▸ **Task directions**: How does the data below read from its first line through the line containing "BALL_CENTRE_Z = BALL_FLATTENING"? Print those lines exactly.

***** Provided data

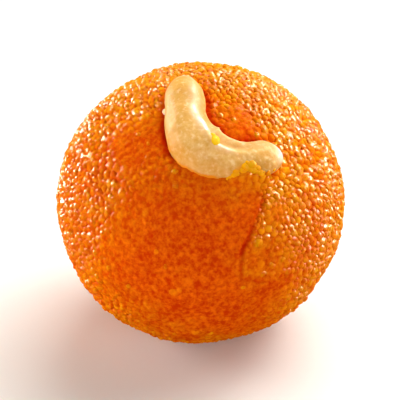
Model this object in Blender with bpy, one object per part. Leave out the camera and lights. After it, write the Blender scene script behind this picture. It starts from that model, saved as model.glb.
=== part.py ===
"""A motichoor ladoo: one hand-rolled ball of fine boondi pearls with a whole cashew pressed into its crown.

Run it with  blender --background --python part.py  or from Blender's text editor.
Metres, +Z up. The origin is the middle of the small flat spot that the ball stands on, and -Y is its front.
The ball's skin is one dome for each pearl: a cell round the pearl's place, high in the middle and low
along the crevices that it shares with its neighbours.
"""

from math import pi, radians, sqrt

import bmesh
import bpy
import numpy as np
from mathutils.kdtree import KDTree

# The ball. A rolled ball settles, so it is a little lower than it is wide.
BALL_RADIUS = 0.0250
BALL_FLATTENING = 0.965
BASE_RADIUS = 0.0070
BALL_CENTRE_Z = BALL_FLATTENING * sqrt(BALL_RADIUS**2 - BASE_RADIUS**2)

# Places on the ball are (azimuth, elevation) in degrees: azimuth 0 is the front, 90 the right side.
# Flats that the palms leave: azimuth, elevation, how wide in degrees, how deep.
PALM_FLATS = (
    (52, 43, 24, 0.00055),
    (-81, -15, 20, 0.00050),
    (118, -22, 26, 0.00055),
    (-140, 25, 30, 0.00060),
    (178, -8, 26, 0.00045),
    (24, -34, 22, 0.00040),
)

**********

▸ **Result of this task**:
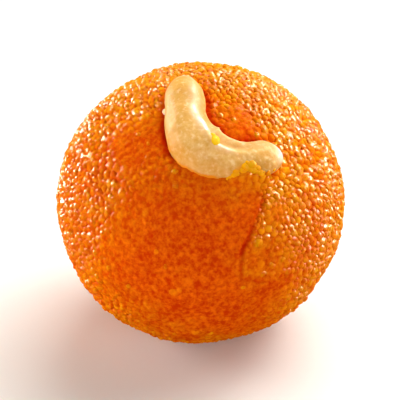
Model this object in Blender with bpy, one object per part. Leave out the camera and lights. After it, write the Blender scene script behind this picture. It starts from that model, saved as model.glb.
=== part.py ===
"""A motichoor ladoo: one hand-rolled ball of fine boondi pearls with a whole cashew pressed into its crown.

Run it with  blender --background --python part.py  or from Blender's text editor.
Metres, +Z up. The origin is the middle of the small flat spot that the ball stands on, and -Y is its front.
The ball's skin is one dome for each pearl: a cell round the pearl's place, high in the middle and low
along the crevices that it shares with its neighbours.
"""

from math import pi, radians, sqrt

import bmesh
import bpy
import numpy as np
from mathutils.kdtree import KDTree

# The ball. A rolled ball settles, so it is a little lower than it is wide.
BALL_RADIUS = 0.0250
BALL_FLATTENING = 0.965
BASE_RADIUS = 0.0070
BALL_CENTRE_Z = BALL_FLATTENING * sqrt(BALL_RADIUS**2 - BASE_RADIUS**2)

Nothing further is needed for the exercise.